■ DATA FOR THE TASK ■
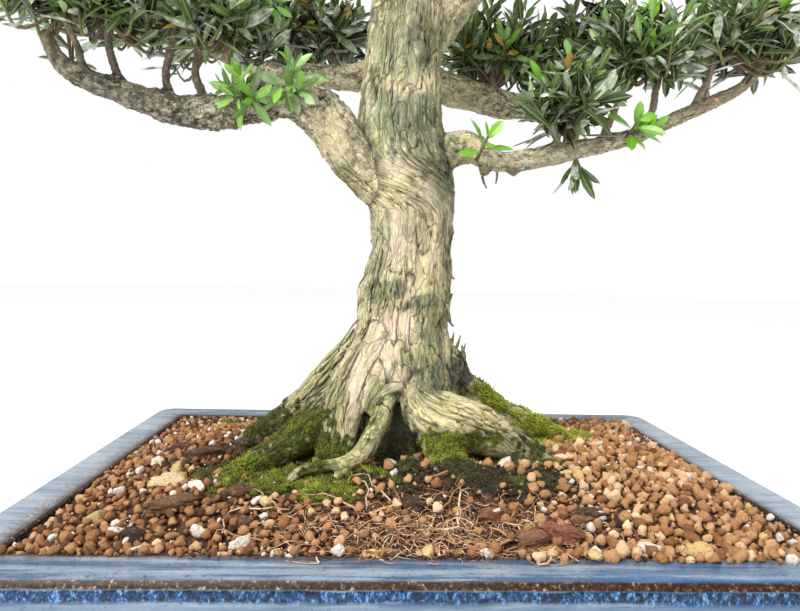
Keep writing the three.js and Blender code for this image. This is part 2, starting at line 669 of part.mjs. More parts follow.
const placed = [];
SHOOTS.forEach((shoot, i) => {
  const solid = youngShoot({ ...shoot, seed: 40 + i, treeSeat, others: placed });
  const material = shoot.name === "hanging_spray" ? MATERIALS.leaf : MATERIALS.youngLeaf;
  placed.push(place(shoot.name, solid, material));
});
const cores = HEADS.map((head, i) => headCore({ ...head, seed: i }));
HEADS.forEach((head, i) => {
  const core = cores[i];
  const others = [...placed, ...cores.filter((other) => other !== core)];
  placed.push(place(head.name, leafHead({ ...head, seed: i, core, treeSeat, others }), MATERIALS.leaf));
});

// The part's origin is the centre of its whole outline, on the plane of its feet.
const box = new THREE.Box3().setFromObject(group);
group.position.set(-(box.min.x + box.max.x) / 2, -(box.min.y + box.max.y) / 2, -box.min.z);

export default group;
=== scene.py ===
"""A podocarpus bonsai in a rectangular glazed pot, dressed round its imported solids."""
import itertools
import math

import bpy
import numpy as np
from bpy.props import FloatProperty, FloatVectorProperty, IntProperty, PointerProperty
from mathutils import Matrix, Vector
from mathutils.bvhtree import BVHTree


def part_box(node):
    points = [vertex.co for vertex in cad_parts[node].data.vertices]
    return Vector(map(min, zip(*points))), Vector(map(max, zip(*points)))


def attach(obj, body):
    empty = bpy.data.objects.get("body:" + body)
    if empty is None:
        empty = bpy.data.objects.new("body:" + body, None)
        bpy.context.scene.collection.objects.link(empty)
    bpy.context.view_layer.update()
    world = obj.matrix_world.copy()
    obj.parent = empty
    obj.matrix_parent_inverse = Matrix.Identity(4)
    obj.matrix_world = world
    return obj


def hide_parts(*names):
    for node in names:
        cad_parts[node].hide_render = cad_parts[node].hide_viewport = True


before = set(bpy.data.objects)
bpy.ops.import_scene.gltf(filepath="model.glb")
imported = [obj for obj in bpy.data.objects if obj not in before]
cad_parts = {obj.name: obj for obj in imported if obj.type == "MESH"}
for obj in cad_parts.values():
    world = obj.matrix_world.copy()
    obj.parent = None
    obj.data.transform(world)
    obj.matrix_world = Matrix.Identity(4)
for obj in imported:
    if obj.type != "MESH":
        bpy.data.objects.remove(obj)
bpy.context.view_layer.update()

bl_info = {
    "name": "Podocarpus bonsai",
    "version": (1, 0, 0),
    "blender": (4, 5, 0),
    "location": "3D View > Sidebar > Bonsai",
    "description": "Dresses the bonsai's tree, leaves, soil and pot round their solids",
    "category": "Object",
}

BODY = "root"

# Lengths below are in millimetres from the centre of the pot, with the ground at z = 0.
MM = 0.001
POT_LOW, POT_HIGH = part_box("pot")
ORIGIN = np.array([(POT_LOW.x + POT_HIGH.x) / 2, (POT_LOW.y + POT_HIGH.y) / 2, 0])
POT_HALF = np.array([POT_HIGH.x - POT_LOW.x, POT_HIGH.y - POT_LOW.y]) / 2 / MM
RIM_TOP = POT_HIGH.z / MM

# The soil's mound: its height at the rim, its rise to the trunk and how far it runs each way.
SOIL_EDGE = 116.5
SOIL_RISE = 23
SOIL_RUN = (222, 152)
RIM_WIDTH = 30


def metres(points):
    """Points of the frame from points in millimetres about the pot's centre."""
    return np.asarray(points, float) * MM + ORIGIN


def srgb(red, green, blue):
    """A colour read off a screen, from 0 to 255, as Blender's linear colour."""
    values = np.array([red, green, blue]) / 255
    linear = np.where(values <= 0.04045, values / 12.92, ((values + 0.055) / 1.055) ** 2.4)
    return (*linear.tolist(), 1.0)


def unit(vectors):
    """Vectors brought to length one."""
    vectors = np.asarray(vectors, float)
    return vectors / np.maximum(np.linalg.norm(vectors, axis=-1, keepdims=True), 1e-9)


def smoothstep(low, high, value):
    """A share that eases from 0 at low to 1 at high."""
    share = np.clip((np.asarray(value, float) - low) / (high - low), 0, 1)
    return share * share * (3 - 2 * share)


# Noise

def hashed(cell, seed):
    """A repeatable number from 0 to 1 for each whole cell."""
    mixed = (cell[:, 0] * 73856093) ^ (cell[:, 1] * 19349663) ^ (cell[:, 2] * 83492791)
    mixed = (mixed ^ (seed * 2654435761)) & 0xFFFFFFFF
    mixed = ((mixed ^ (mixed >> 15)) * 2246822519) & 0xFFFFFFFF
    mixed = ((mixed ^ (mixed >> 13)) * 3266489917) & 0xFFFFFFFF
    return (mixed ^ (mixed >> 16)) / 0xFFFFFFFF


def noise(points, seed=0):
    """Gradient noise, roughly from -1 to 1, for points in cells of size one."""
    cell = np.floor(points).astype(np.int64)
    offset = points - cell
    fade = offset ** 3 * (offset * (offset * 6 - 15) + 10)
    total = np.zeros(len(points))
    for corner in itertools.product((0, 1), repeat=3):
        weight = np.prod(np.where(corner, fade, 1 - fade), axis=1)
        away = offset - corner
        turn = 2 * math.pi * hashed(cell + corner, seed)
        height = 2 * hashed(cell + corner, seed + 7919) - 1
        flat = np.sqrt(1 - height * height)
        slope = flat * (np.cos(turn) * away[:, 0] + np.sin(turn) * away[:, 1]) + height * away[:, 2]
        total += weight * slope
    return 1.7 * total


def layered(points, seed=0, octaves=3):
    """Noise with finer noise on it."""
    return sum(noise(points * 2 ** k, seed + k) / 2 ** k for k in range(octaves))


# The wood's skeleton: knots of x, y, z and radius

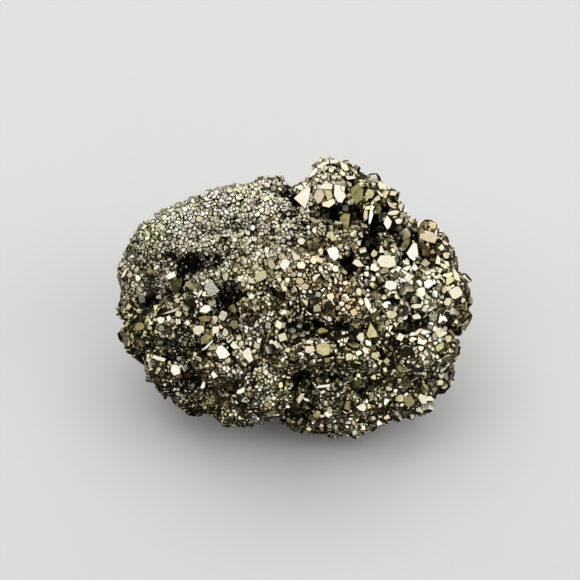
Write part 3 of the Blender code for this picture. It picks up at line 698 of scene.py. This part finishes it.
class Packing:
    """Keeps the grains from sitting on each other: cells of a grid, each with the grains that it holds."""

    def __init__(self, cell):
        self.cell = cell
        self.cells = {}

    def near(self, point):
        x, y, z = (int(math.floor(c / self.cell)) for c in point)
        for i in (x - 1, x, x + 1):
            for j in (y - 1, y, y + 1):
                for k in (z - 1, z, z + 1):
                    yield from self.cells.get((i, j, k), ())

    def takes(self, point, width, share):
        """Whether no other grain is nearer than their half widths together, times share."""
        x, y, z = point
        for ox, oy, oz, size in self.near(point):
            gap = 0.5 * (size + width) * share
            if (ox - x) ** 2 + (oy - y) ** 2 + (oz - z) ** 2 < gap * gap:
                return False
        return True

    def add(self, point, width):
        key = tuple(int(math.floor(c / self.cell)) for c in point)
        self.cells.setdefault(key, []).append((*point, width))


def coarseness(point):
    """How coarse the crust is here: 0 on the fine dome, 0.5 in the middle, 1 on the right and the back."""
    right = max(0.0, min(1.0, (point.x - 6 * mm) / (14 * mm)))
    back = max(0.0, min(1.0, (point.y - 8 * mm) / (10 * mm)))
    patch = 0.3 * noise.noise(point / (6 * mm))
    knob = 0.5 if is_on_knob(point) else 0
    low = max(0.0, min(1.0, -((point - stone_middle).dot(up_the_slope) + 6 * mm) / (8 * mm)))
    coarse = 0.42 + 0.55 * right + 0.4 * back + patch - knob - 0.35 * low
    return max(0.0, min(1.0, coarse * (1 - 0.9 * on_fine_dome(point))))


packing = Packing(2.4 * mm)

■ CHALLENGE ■
Hand back the material above in full, exactly as written.

■ REPLY ■
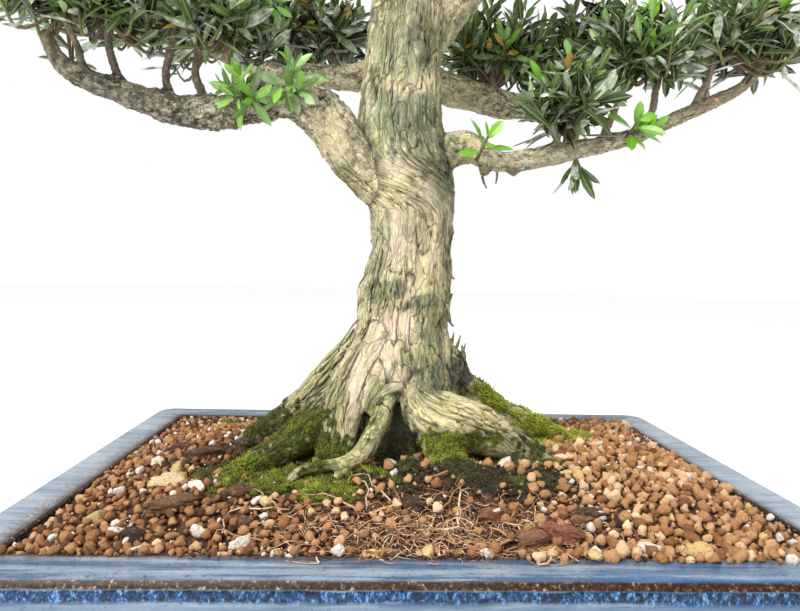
Keep writing the three.js and Blender code for this image. This is part 2, starting at line 669 of part.mjs. More parts follow.
const placed = [];
SHOOTS.forEach((shoot, i) => {
  const solid = youngShoot({ ...shoot, seed: 40 + i, treeSeat, others: placed });
  const material = shoot.name === "hanging_spray" ? MATERIALS.leaf : MATERIALS.youngLeaf;
  placed.push(place(shoot.name, solid, material));
});
const cores = HEADS.map((head, i) => headCore({ ...head, seed: i }));
HEADS.forEach((head, i) => {
  const core = cores[i];
  const others = [...placed, ...cores.filter((other) => other !== core)];
  placed.push(place(head.name, leafHead({ ...head, seed: i, core, treeSeat, others }), MATERIALS.leaf));
});

// The part's origin is the centre of its whole outline, on the plane of its feet.
const box = new THREE.Box3().setFromObject(group);
group.position.set(-(box.min.x + box.max.x) / 2, -(box.min.y + box.max.y) / 2, -box.min.z);

export default group;
=== scene.py ===
"""A podocarpus bonsai in a rectangular glazed pot, dressed round its imported solids."""
import itertools
import math

import bpy
import numpy as np
from bpy.props import FloatProperty, FloatVectorProperty, IntProperty, PointerProperty
from mathutils import Matrix, Vector
from mathutils.bvhtree import BVHTree


def part_box(node):
    points = [vertex.co for vertex in cad_parts[node].data.vertices]
    return Vector(map(min, zip(*points))), Vector(map(max, zip(*points)))


def attach(obj, body):
    empty = bpy.data.objects.get("body:" + body)
    if empty is None:
        empty = bpy.data.objects.new("body:" + body, None)
        bpy.context.scene.collection.objects.link(empty)
    bpy.context.view_layer.update()
    world = obj.matrix_world.copy()
    obj.parent = empty
    obj.matrix_parent_inverse = Matrix.Identity(4)
    obj.matrix_world = world
    return obj


def hide_parts(*names):
    for node in names:
        cad_parts[node].hide_render = cad_parts[node].hide_viewport = True


before = set(bpy.data.objects)
bpy.ops.import_scene.gltf(filepath="model.glb")
imported = [obj for obj in bpy.data.objects if obj not in before]
cad_parts = {obj.name: obj for obj in imported if obj.type == "MESH"}
for obj in cad_parts.values():
    world = obj.matrix_world.copy()
    obj.parent = None
    obj.data.transform(world)
    obj.matrix_world = Matrix.Identity(4)
for obj in imported:
    if obj.type != "MESH":
        bpy.data.objects.remove(obj)
bpy.context.view_layer.update()

bl_info = {
    "name": "Podocarpus bonsai",
    "version": (1, 0, 0),
    "blender": (4, 5, 0),
    "location": "3D View > Sidebar > Bonsai",
    "description": "Dresses the bonsai's tree, leaves, soil and pot round their solids",
    "category": "Object",
}

BODY = "root"

# Lengths below are in millimetres from the centre of the pot, with the ground at z = 0.
MM = 0.001
POT_LOW, POT_HIGH = part_box("pot")
ORIGIN = np.array([(POT_LOW.x + POT_HIGH.x) / 2, (POT_LOW.y + POT_HIGH.y) / 2, 0])
POT_HALF = np.array([POT_HIGH.x - POT_LOW.x, POT_HIGH.y - POT_LOW.y]) / 2 / MM
RIM_TOP = POT_HIGH.z / MM

# The soil's mound: its height at the rim, its rise to the trunk and how far it runs each way.
SOIL_EDGE = 116.5
SOIL_RISE = 23
SOIL_RUN = (222, 152)
RIM_WIDTH = 30


def metres(points):
    """Points of the frame from points in millimetres about the pot's centre."""
    return np.asarray(points, float) * MM + ORIGIN


def srgb(red, green, blue):
    """A colour read off a screen, from 0 to 255, as Blender's linear colour."""
    values = np.array([red, green, blue]) / 255
    linear = np.where(values <= 0.04045, values / 12.92, ((values + 0.055) / 1.055) ** 2.4)
    return (*linear.tolist(), 1.0)


def unit(vectors):
    """Vectors brought to length one."""
    vectors = np.asarray(vectors, float)
    return vectors / np.maximum(np.linalg.norm(vectors, axis=-1, keepdims=True), 1e-9)


def smoothstep(low, high, value):
    """A share that eases from 0 at low to 1 at high."""
    share = np.clip((np.asarray(value, float) - low) / (high - low), 0, 1)
    return share * share * (3 - 2 * share)


# Noise

def hashed(cell, seed):
    """A repeatable number from 0 to 1 for each whole cell."""
    mixed = (cell[:, 0] * 73856093) ^ (cell[:, 1] * 19349663) ^ (cell[:, 2] * 83492791)
    mixed = (mixed ^ (seed * 2654435761)) & 0xFFFFFFFF
    mixed = ((mixed ^ (mixed >> 15)) * 2246822519) & 0xFFFFFFFF
    mixed = ((mixed ^ (mixed >> 13)) * 3266489917) & 0xFFFFFFFF
    return (mixed ^ (mixed >> 16)) / 0xFFFFFFFF


def noise(points, seed=0):
    """Gradient noise, roughly from -1 to 1, for points in cells of size one."""
    cell = np.floor(points).astype(np.int64)
    offset = points - cell
    fade = offset ** 3 * (offset * (offset * 6 - 15) + 10)
    total = np.zeros(len(points))
    for corner in itertools.product((0, 1), repeat=3):
        weight = np.prod(np.where(corner, fade, 1 - fade), axis=1)
        away = offset - corner
        turn = 2 * math.pi * hashed(cell + corner, seed)
        height = 2 * hashed(cell + corner, seed + 7919) - 1
        flat = np.sqrt(1 - height * height)
        slope = flat * (np.cos(turn) * away[:, 0] + np.sin(turn) * away[:, 1]) + height * away[:, 2]
        total += weight * slope
    return 1.7 * total


def layered(points, seed=0, octaves=3):
    """Noise with finer noise on it."""
    return sum(noise(points * 2 ** k, seed + k) / 2 ** k for k in range(octaves))


# The wood's skeleton: knots of x, y, z and radius

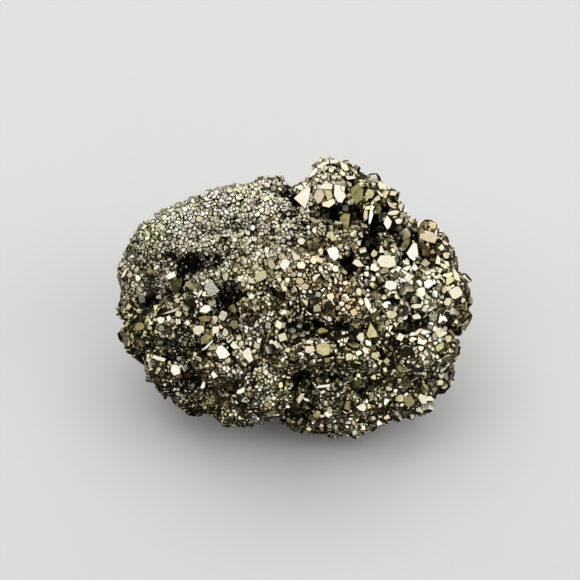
Write part 3 of the Blender code for this picture. It picks up at line 698 of scene.py. This part finishes it.
class Packing:
    """Keeps the grains from sitting on each other: cells of a grid, each with the grains that it holds."""

    def __init__(self, cell):
        self.cell = cell
        self.cells = {}

    def near(self, point):
        x, y, z = (int(math.floor(c / self.cell)) for c in point)
        for i in (x - 1, x, x + 1):
            for j in (y - 1, y, y + 1):
                for k in (z - 1, z, z + 1):
                    yield from self.cells.get((i, j, k), ())

    def takes(self, point, width, share):
        """Whether no other grain is nearer than their half widths together, times share."""
        x, y, z = point
        for ox, oy, oz, size in self.near(point):
            gap = 0.5 * (size + width) * share
            if (ox - x) ** 2 + (oy - y) ** 2 + (oz - z) ** 2 < gap * gap:
                return False
        return True

    def add(self, point, width):
        key = tuple(int(math.floor(c / self.cell)) for c in point)
        self.cells.setdefault(key, []).append((*point, width))


def coarseness(point):
    """How coarse the crust is here: 0 on the fine dome, 0.5 in the middle, 1 on the right and the back."""
    right = max(0.0, min(1.0, (point.x - 6 * mm) / (14 * mm)))
    back = max(0.0, min(1.0, (point.y - 8 * mm) / (10 * mm)))
    patch = 0.3 * noise.noise(point / (6 * mm))
    knob = 0.5 if is_on_knob(point) else 0
    low = max(0.0, min(1.0, -((point - stone_middle).dot(up_the_slope) + 6 * mm) / (8 * mm)))
    coarse = 0.42 + 0.55 * right + 0.4 * back + patch - knob - 0.35 * low
    return max(0.0, min(1.0, coarse * (1 - 0.9 * on_fine_dome(point))))


packing = Packing(2.4 * mm)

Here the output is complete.